Records with modeling code:
_ _ _ _ _ _ _

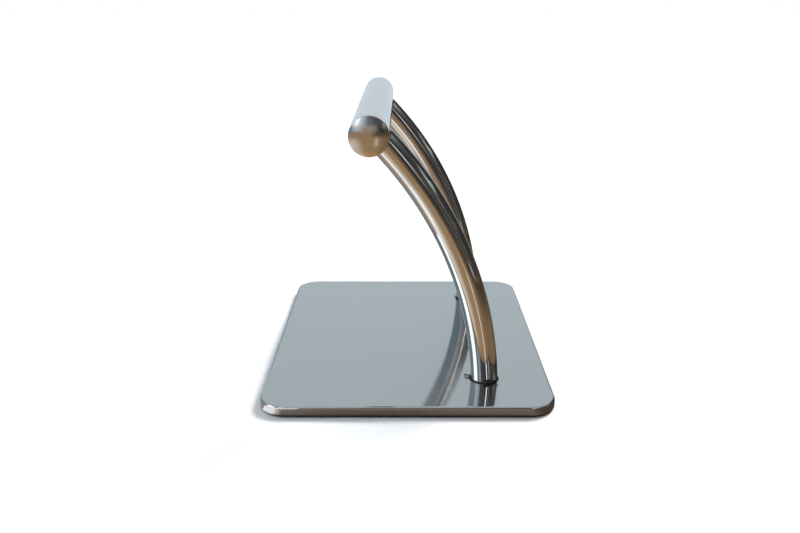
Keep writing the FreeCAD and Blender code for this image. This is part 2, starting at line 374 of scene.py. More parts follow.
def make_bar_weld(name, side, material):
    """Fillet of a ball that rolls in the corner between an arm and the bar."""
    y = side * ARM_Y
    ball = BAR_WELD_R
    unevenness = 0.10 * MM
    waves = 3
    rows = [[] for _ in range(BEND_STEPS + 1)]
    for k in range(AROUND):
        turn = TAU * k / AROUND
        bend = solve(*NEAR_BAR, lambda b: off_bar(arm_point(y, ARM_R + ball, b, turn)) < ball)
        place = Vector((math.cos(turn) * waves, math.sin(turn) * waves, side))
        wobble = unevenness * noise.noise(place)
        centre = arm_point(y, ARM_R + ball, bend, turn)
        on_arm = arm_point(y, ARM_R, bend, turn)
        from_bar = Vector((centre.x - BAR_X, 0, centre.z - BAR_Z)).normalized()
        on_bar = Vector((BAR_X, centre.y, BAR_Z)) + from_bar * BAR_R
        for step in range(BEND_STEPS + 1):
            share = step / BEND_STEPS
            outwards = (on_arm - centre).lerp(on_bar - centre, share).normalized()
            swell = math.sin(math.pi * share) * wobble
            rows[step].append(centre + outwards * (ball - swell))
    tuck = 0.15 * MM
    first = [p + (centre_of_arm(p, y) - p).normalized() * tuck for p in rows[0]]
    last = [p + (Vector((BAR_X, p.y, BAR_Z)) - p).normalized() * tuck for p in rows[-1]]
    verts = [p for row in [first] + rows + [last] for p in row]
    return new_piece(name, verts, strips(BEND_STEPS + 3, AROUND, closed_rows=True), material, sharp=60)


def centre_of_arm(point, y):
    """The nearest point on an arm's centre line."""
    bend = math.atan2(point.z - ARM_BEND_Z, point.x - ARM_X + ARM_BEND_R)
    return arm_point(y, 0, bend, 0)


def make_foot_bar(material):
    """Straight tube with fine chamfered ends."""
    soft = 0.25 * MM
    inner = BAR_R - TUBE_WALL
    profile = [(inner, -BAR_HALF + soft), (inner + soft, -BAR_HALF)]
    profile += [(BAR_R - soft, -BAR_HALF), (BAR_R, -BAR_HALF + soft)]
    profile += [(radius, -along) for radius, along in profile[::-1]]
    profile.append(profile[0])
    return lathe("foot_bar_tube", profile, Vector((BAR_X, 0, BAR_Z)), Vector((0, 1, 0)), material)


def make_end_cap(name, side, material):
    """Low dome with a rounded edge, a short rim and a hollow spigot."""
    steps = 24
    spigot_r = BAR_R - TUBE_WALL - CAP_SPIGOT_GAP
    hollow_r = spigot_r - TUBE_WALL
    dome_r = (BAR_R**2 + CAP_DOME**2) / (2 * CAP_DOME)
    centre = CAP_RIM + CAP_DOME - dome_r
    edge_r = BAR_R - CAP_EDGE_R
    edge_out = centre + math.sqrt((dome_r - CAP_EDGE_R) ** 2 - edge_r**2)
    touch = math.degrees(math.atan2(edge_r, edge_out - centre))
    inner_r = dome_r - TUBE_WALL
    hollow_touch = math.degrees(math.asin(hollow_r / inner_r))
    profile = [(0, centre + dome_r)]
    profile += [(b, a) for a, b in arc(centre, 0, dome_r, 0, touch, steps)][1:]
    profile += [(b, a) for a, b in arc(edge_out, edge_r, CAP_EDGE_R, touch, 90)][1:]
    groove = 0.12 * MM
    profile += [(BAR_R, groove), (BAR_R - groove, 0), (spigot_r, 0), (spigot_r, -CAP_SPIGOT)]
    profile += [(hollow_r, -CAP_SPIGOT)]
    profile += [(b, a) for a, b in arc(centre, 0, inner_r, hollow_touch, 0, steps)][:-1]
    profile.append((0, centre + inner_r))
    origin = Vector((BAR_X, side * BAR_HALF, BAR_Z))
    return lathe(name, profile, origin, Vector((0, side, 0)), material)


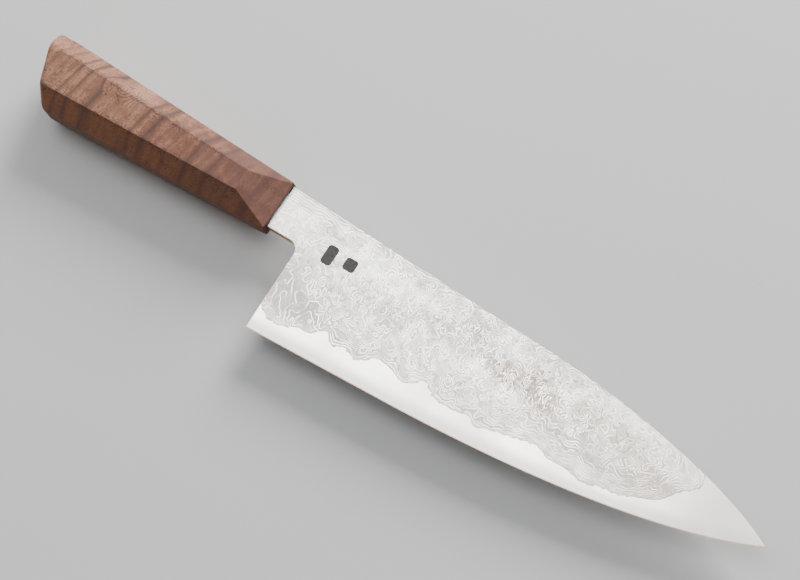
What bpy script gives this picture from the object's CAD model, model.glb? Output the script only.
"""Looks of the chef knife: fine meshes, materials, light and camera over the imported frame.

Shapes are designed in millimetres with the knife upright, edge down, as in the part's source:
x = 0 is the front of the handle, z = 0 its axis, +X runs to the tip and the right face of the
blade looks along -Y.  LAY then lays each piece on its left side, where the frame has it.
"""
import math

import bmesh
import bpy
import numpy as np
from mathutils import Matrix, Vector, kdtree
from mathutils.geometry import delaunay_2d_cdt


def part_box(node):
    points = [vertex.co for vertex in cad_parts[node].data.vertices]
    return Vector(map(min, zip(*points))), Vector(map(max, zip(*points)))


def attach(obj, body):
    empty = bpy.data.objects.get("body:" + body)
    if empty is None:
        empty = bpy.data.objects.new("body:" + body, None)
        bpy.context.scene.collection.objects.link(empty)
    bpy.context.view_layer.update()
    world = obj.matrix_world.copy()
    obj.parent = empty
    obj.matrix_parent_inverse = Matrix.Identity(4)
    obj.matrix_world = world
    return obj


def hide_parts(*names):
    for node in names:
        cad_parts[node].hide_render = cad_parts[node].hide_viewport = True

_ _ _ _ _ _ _

▶ Challenge:
All of the lines above need to be given again exactly.

▶ Finished answer:
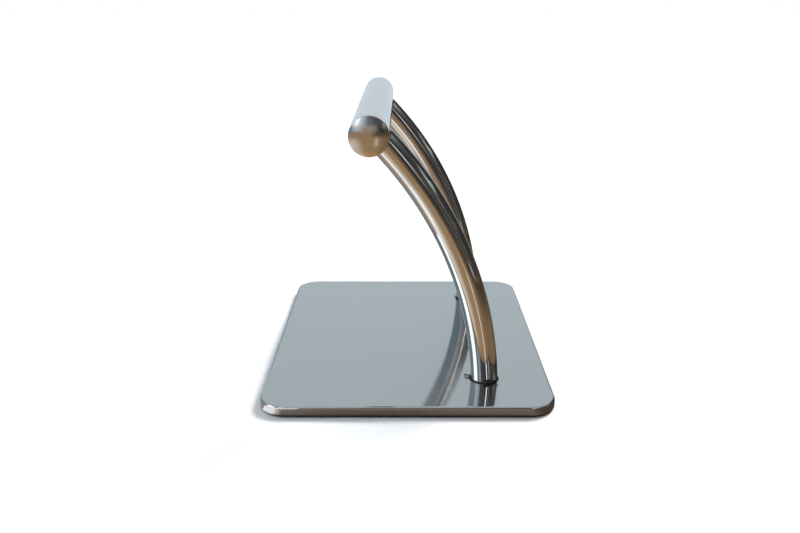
Keep writing the FreeCAD and Blender code for this image. This is part 2, starting at line 374 of scene.py. More parts follow.
def make_bar_weld(name, side, material):
    """Fillet of a ball that rolls in the corner between an arm and the bar."""
    y = side * ARM_Y
    ball = BAR_WELD_R
    unevenness = 0.10 * MM
    waves = 3
    rows = [[] for _ in range(BEND_STEPS + 1)]
    for k in range(AROUND):
        turn = TAU * k / AROUND
        bend = solve(*NEAR_BAR, lambda b: off_bar(arm_point(y, ARM_R + ball, b, turn)) < ball)
        place = Vector((math.cos(turn) * waves, math.sin(turn) * waves, side))
        wobble = unevenness * noise.noise(place)
        centre = arm_point(y, ARM_R + ball, bend, turn)
        on_arm = arm_point(y, ARM_R, bend, turn)
        from_bar = Vector((centre.x - BAR_X, 0, centre.z - BAR_Z)).normalized()
        on_bar = Vector((BAR_X, centre.y, BAR_Z)) + from_bar * BAR_R
        for step in range(BEND_STEPS + 1):
            share = step / BEND_STEPS
            outwards = (on_arm - centre).lerp(on_bar - centre, share).normalized()
            swell = math.sin(math.pi * share) * wobble
            rows[step].append(centre + outwards * (ball - swell))
    tuck = 0.15 * MM
    first = [p + (centre_of_arm(p, y) - p).normalized() * tuck for p in rows[0]]
    last = [p + (Vector((BAR_X, p.y, BAR_Z)) - p).normalized() * tuck for p in rows[-1]]
    verts = [p for row in [first] + rows + [last] for p in row]
    return new_piece(name, verts, strips(BEND_STEPS + 3, AROUND, closed_rows=True), material, sharp=60)


def centre_of_arm(point, y):
    """The nearest point on an arm's centre line."""
    bend = math.atan2(point.z - ARM_BEND_Z, point.x - ARM_X + ARM_BEND_R)
    return arm_point(y, 0, bend, 0)


def make_foot_bar(material):
    """Straight tube with fine chamfered ends."""
    soft = 0.25 * MM
    inner = BAR_R - TUBE_WALL
    profile = [(inner, -BAR_HALF + soft), (inner + soft, -BAR_HALF)]
    profile += [(BAR_R - soft, -BAR_HALF), (BAR_R, -BAR_HALF + soft)]
    profile += [(radius, -along) for radius, along in profile[::-1]]
    profile.append(profile[0])
    return lathe("foot_bar_tube", profile, Vector((BAR_X, 0, BAR_Z)), Vector((0, 1, 0)), material)


def make_end_cap(name, side, material):
    """Low dome with a rounded edge, a short rim and a hollow spigot."""
    steps = 24
    spigot_r = BAR_R - TUBE_WALL - CAP_SPIGOT_GAP
    hollow_r = spigot_r - TUBE_WALL
    dome_r = (BAR_R**2 + CAP_DOME**2) / (2 * CAP_DOME)
    centre = CAP_RIM + CAP_DOME - dome_r
    edge_r = BAR_R - CAP_EDGE_R
    edge_out = centre + math.sqrt((dome_r - CAP_EDGE_R) ** 2 - edge_r**2)
    touch = math.degrees(math.atan2(edge_r, edge_out - centre))
    inner_r = dome_r - TUBE_WALL
    hollow_touch = math.degrees(math.asin(hollow_r / inner_r))
    profile = [(0, centre + dome_r)]
    profile += [(b, a) for a, b in arc(centre, 0, dome_r, 0, touch, steps)][1:]
    profile += [(b, a) for a, b in arc(edge_out, edge_r, CAP_EDGE_R, touch, 90)][1:]
    groove = 0.12 * MM
    profile += [(BAR_R, groove), (BAR_R - groove, 0), (spigot_r, 0), (spigot_r, -CAP_SPIGOT)]
    profile += [(hollow_r, -CAP_SPIGOT)]
    profile += [(b, a) for a, b in arc(centre, 0, inner_r, hollow_touch, 0, steps)][:-1]
    profile.append((0, centre + inner_r))
    origin = Vector((BAR_X, side * BAR_HALF, BAR_Z))
    return lathe(name, profile, origin, Vector((0, side, 0)), material)


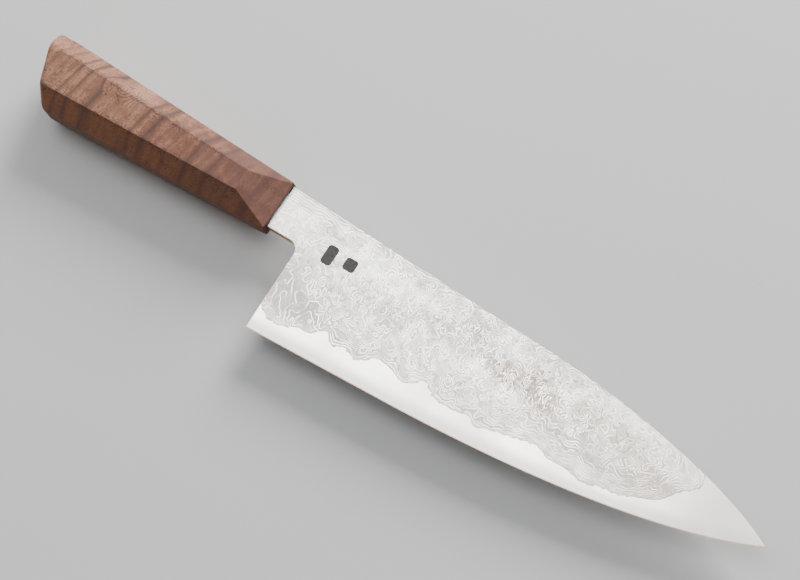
What bpy script gives this picture from the object's CAD model, model.glb? Output the script only.
"""Looks of the chef knife: fine meshes, materials, light and camera over the imported frame.

Shapes are designed in millimetres with the knife upright, edge down, as in the part's source:
x = 0 is the front of the handle, z = 0 its axis, +X runs to the tip and the right face of the
blade looks along -Y.  LAY then lays each piece on its left side, where the frame has it.
"""
import math

import bmesh
import bpy
import numpy as np
from mathutils import Matrix, Vector, kdtree
from mathutils.geometry import delaunay_2d_cdt


def part_box(node):
    points = [vertex.co for vertex in cad_parts[node].data.vertices]
    return Vector(map(min, zip(*points))), Vector(map(max, zip(*points)))


def attach(obj, body):
    empty = bpy.data.objects.get("body:" + body)
    if empty is None:
        empty = bpy.data.objects.new("body:" + body, None)
        bpy.context.scene.collection.objects.link(empty)
    bpy.context.view_layer.update()
    world = obj.matrix_world.copy()
    obj.parent = empty
    obj.matrix_parent_inverse = Matrix.Identity(4)
    obj.matrix_world = world
    return obj


def hide_parts(*names):
    for node in names:
        cad_parts[node].hide_render = cad_parts[node].hide_viewport = True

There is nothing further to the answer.